How to deal with a 200go dataset with 1M samples?


I’ve created a huge dataset of 200go to train my GNN model. This dataset contains 1M of samples.
I would like to use Dataset, Dataloader class with it but the dataset is too large to fit into my memory.
I also tried to put all my samples in separate files to follow this solution but writing 1M files in my SSD made it crash.

Then, I just split my dataset into 20 files of 10 go that can fit into my memory but know I was wondering how can I load this file using the DataLoader class? Is my solution a good solution or should I do something else?

Numpy’s memory map allows to read on-demand those segments that compose ur batch.


Maybe you could store your data into a HDF5 file, which allows you to read the data chunk-by-chunk, without loading everything to memory. HDF5 also supports compression, so the chunks do not occupy your whole SSD. h5py has a nice introduction to it, if you are interested.
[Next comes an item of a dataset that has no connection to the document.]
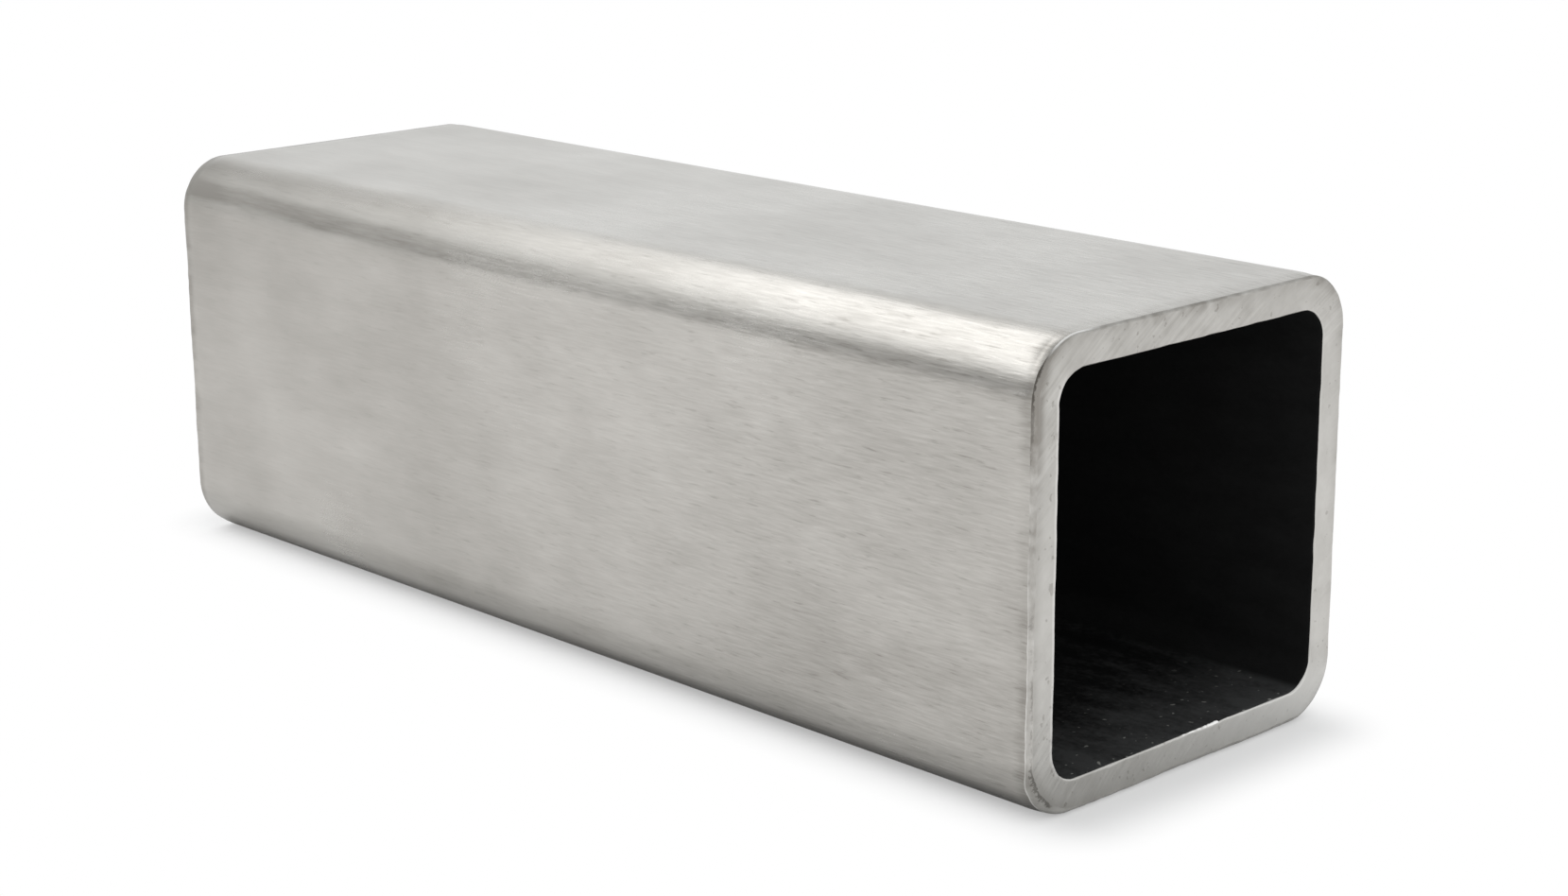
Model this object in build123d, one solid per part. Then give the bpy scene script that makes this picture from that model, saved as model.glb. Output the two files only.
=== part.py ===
from build123d import *
import os

# Short length of square metal tube, lying on one flat wall.
# Sizes are in millimetres. +X runs along the tube, +Z is up, and the origin is the
# middle of the underside.

# Driving dimensions
side = 40.0  # outside width and height of the square section
wall = 3.0  # thickness of the four flat walls
length = 118.0  # from sawn end to sawn end

# Rolled corners. The wall thickens a little where it is bent, so the inside radius
# is larger than the outside radius less the wall.
outside_radius_in_walls = 1.75
radius_step_in_walls = 0.8

# Edges of the sawn ends, taken off by hand with a file: well broken outside, and only
# just touched inside.
outer_break_in_walls = 0.15
inner_break_in_walls = 0.05

# Sizes that follow from them
outside_radius = outside_radius_in_walls * wall
inside_radius = outside_radius - radius_step_in_walls * wall
outer_break = outer_break_in_walls * wall
inner_break = inner_break_in_walls * wall
bore_side = side - 2 * wall


def rolled_section():
    """The ring of metal across the tube: a rounded square less a rounded square bore."""
    outline = RectangleRounded(side, side, outside_radius)
    bore = RectangleRounded(bore_side, bore_side, inside_radius)
    return outline - bore


def straight_length():
    """The section drawn out along X, half the length to each side of the middle."""
    blank = extrude(Plane.YZ * rolled_section(), amount=length / 2, both=True)
    return Pos(Z=side / 2) * blank


def sawn_face(tube, end):
    """The flat ring that the saw left: end 0 faces -X and end -1 faces +X."""
    return tube.faces().sort_by(Axis.X)[end]


def break_edges(tube, end):
    """Take the sharp edges off one sawn end, round the outside and round the bore."""
    tube = chamfer(sawn_face(tube, end).outer_wire().edges(), outer_break)
    (bore_mouth,) = sawn_face(tube, end).inner_wires()
    return chamfer(bore_mouth.edges(), inner_break)


def square_tube():
    """The whole tube, with both sawn ends finished alike."""
    tube = straight_length()
    for end in (0, -1):
        tube = break_edges(tube, end)
    return tube


os.makedirs("parts", exist_ok=True)
tube = square_tube()
tube.label = "square_tube"
export_step(tube, "parts/square_tube.step")
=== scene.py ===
"""A short sawn length of brushed square tube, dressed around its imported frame.

Lengths are in metres in the part's own frame: +X runs along the tube towards the sawn
end that faces the camera, +Z is up, and the tube lies on the floor at Z = 0.
"""
import math
from typing import NamedTuple

import bpy
import numpy as np
from bpy.props import FloatProperty, FloatVectorProperty, PointerProperty
from mathutils import Matrix, Vector


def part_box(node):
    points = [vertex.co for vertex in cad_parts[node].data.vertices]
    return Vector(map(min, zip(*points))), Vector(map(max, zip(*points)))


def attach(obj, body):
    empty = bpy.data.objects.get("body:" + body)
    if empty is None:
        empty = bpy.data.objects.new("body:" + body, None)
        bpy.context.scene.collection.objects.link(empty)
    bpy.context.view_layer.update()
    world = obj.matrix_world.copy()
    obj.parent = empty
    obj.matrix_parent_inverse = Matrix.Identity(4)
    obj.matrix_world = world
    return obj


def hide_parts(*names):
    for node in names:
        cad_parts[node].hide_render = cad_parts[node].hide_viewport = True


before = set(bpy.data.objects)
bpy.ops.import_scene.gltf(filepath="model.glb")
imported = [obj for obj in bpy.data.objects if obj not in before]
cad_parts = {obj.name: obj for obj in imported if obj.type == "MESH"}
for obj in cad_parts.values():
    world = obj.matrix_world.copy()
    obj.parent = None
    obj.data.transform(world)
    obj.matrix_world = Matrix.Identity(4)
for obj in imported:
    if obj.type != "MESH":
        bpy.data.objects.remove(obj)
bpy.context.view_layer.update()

bl_info = {
    "name": "Brushed Square Tube",
    "version": (1, 0, 0),
    "blender": (4, 5, 0),
    "location": "3D View > Sidebar > Tube",
    "description": "Builds a sawn length of brushed square tube on a plain studio floor",
    "category": "Add Mesh",
}

NODE = "square_tube"
MM = 0.001
NODE_LOW, NODE_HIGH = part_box(NODE)

# Grid of the tube: columns go round the section and rows go along the wall's outline.
FLAT_COLUMNS = 228
CORNER_COLUMNS = 66
SKIN_ROWS = 11
ROLL_ROWS = 5
EDGE_ROWS = 6
FACE_ROWS = 17
LIP_ROWS = 4
BORE_ROWS = 9

# How far from the sawn ends the laps of the skin and of the bore stop, clear of the widest
# filed edge and of the widest lip.
SKIN_STOP, BORE_STOP = 0.85 * MM, 0.55 * MM

# Power of the superellipse that a filed edge follows, between a chamfer, 1, and a round, 2.
EDGE_POWER = 1.4

# Heights along each side of a random field's table, after which the field repeats.
TABLE_SIDE = 256

# The layers of the wall, as they are counted from the skin to the bore at a sawn end.
SKIN, FACE_START, FACE_STOP, BORE = 0.0, 1.0, 2.0, 3.0

# Centre of the arcs that the saw left on the ends, as (y, z), and the radius at which
# the angle about it is turned into a length.
SAW_CENTRE = (86 * MM, -95 * MM)
SAW_RADIUS = 0.15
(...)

In this case, your custom dataset could be something like:

class MyDataset(Dataset):
    def __init__(self, hdf5_fpath):

        self._fpath = hdf5_fpath

    def __len__(self):
        with h5py.File(self._fpath, 'r') as h:
            return h.shape[0]

    def __getitem__(self, index):
        with h5py.File(self._fpath, 'r') as h:
            X = h['X'][index]
            y = h['y'][index]

        return X, y

which can be used to create a DataLoader as usual.

1 Like